DeepSeek Ships V4-Pro and V4-Flash With a New Hybrid Attention Architecture

The Chinese lab's preview release pairs a 1.6T-parameter MoE with a 1M-token context and a sparse-attention scheme aimed squarely at long-horizon agent tasks.

DeepSeek released preview versions of V4-Pro and V4-Flash on April 24, with weights published on Hugging Face. V4-Pro is a 1.6 trillion-parameter Mixture-of-Experts model in the lab's 'Expert Mode' tier, while V4-Flash is a 284-billion-parameter variant for faster inference. Both share a 1-million-token context window and a new design DeepSeek calls Hybrid Attention Architecture, which combines Compressed Sparse Attention with Heavily Compressed Attention to keep memory and latency manageable as conversations grow. DeepSeek says V4-Pro tops every other open model on math and coding benchmarks and trails only Google's closed Gemini 3.1 Pro on world-knowledge evaluations.

What is new here is not the parameter count but the attention mechanism. Standard transformer attention scales quadratically with context length, which is why long-context models tend to either degrade in quality past a few hundred thousand tokens or get prohibitively expensive to serve. The hybrid scheme is a structured way to drop most of those pairwise comparisons while keeping the ones that matter most — the kind of architectural trick that, if it generalizes, lowers the floor for who can run useful long-context agents. Independent reporting puts V4 inference at roughly one-sixth the cost of GPT-5.5.

The release sharpens a pattern that has been building all year. Open-weight Chinese models — DeepSeek, Moonshot's Kimi K2.6, and Qwen — are no longer a step behind closed US frontier models on the benchmarks that enterprises actually run. The gap is collapsing on coding, math, and tool use, and what is left is mostly differentiation on safety tuning, ecosystem integration, and which jurisdiction's privacy rules apply to your data. US export controls on chips clearly slowed China's progress, but they did not stop it.

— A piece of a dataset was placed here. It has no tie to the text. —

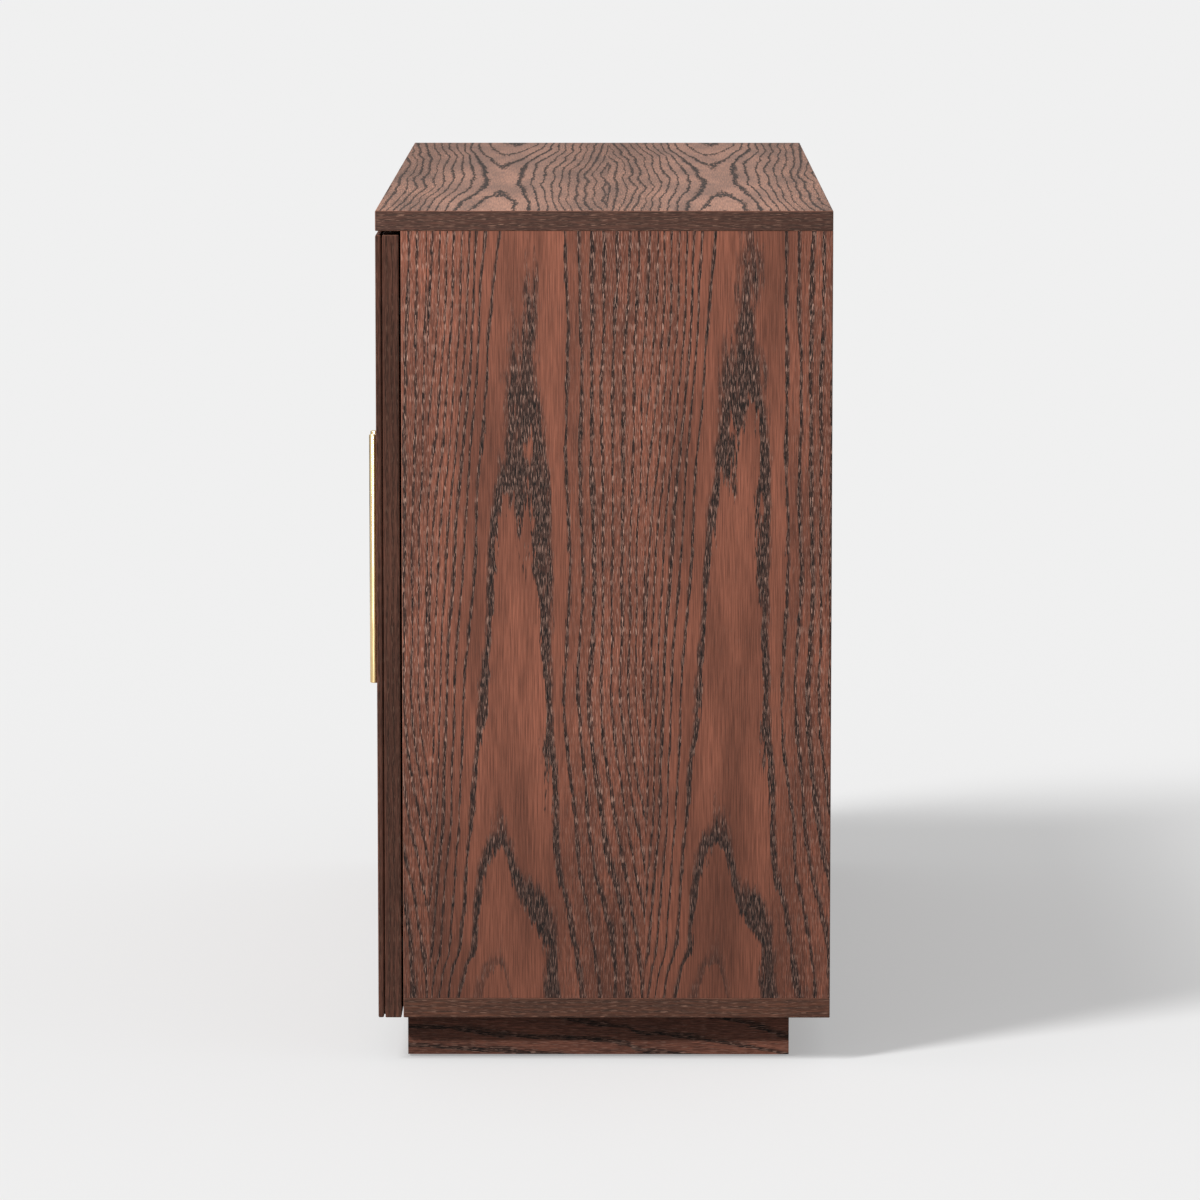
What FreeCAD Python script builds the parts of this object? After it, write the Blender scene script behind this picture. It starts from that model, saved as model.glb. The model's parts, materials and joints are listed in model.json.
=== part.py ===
import FreeCAD, Part
import os
import Sketcher
from FreeCAD import Placement, Rotation, Vector

# Low two-door cabinet: a veneered carcass on a recessed plinth, with overlay doors,
# concealed cup hinges, bar pulls, adjustable shelves and knock-down fittings.
# X runs along the cabinet, the doors face -Y, +Z is up and the floor is z = 0.
# The origin is under the middle of the whole object. Millimetres.

# Driving sizes
SIZES = {
    # whole cabinet
    "overall_width": 1200,
    "body_depth": 450,
    "body_height": 850,
    "panel_thick": 20,
    "arris": 1,
    # clearances
    "fit_gap": 0.05,
    "seat_gap": 0.5,
    "overrun": 5,
    # plinth
    "plinth_height": 45,
    "plinth_front_inset": 3.5,
    "plinth_rear_inset": 40,
    "plinth_end_inset": 30,
    "rail_thick": 18,
    "corner_block_side": 30,
    "corner_block_high": 34,
    "plinth_screw_radius": 2,
    "plinth_screw_head_radius": 4,
    "plinth_screw_head_high": 3,
    "plinth_screw_bite": 13,
    "glide_stand": 2,
    "glide_radius": 8,
    "glide_nail_radius": 1.25,
    "glide_nail_long": 14,
    "glide_from_end": 70,
    # back panels and their grooves
    "back_thick": 6,
    "back_inset": 15,
    "groove_deep": 6,
    "back_slide_gap": 0.25,
    # shelves and shelf pins
    "shelf_thick": 18,
    "shelf_front_inset": 25,
    "shelf_back_gap": 2,
    "shelf_end_gap": 1.5,
    "pin_hole_radius": 2.5,
    "pin_hole_deep": 9,
    "pin_hole_pitch": 32,
    "pin_row_inset": 60,
    "pin_collar_radius": 4,
    "pin_collar_thick": 1.2,
    "pin_peg_long": 8,
    # carcass fittings
    "dowel_radius": 4,
    "dowel_long": 30,
    "dowel_in_slab": 12,
    "dowel_inset": 34,
    "cam_radius": 7.5,
    "cam_deep": 14,
    "cam_setback": 24,
    "cam_inset": 66,
    "bolt_thread_radius": 3.5,
    "bolt_thread_long": 12,
    "bolt_shank_radius": 3,
    "bolt_slack": 0.75,
    # doors
    "door_gap_behind": 2,
    "door_gap_above": 4,
    "door_gap_middle": 3,
    "core_thick": 16,
    "shadow_line_high": 1.5,
    "shadow_line_deep": 3,
    "facing_thick": 5.5,
    "facing_arris": 1.5,
    "bumper_radius": 3.5,
    "bumper_thick": 1.6,
    "bumper_from_end": 30,
    # bar pulls
    "pull_long": 270,
    "pull_radius": 5,
    "pull_reach": 30,
    "pull_chamfer": 0.8,
    "pull_off_centre": 20,
    "post_radius": 4,
    "post_spacing": 192,
    "pull_screw_radius": 2,
    "pull_screw_bite": 12,
    "pull_screw_head_radius": 4,
    "pull_screw_head_high": 2.2,
    # hinges
    "hinge_from_end": 95,
    "pivot_inboard": 7,
    "pivot_in_door": 11.5,
    "cup_inboard": 19.5,
    "cup_hole_radius": 17.5,
    "cup_slack": 0.15,
    "cup_wall": 0.75,
    "cup_floor": 0.8,
    "flange_thick": 1.2,
    "flange_long": 62,
    "flange_wide": 23,
    "flange_screw_spacing": 48,
    "flange_screw_off": 6,
    "cheek_high": 6,
    "hinge_pin_radius": 1.5,
    "hinge_pin_long": 20,
    "eye_wall": 1.3,
    "cup_running_gap": 0.3,
    "arm_wide": 11,
    "arm_side_gap": 0.5,
    "arm_thick": 2.5,
    "arm_end_long": 21,
    "plate_thick": 3,
    "plate_setback": 37,
    "plate_bar_long": 46,
    "plate_bar_wide": 14,
    "plate_wing_long": 46,
    "plate_wing_wide": 13,
    "plate_screw_spacing": 32,
    "small_screw_radius": 1.75,
    "small_screw_bite": 12,
    "small_screw_head_radius": 3.2,
    "small_screw_head_high": 1.5,
    "euro_screw_radius": 2.5,
    "euro_screw_bite": 11,
    "euro_screw_head_radius": 3.4,
    "euro_screw_head_high": 2,
}

# Count of the holes in a row, and the smallest difference that counts in a test
PIN_HOLES_IN_A_ROW = 9
TINY = 1e-6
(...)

For learners: long-context windows sound impressive in marketing copy, but quality tends to fall off a cliff somewhere inside the advertised number. If you plan to use a model for tasks that genuinely need million-token reasoning — entire codebases, long depositions, multi-document synthesis — build a small evaluation that checks whether the model still recovers facts and reasons correctly at 200k, 500k, and 1M tokens. The numbers in the model card and the numbers on your data are rarely the same.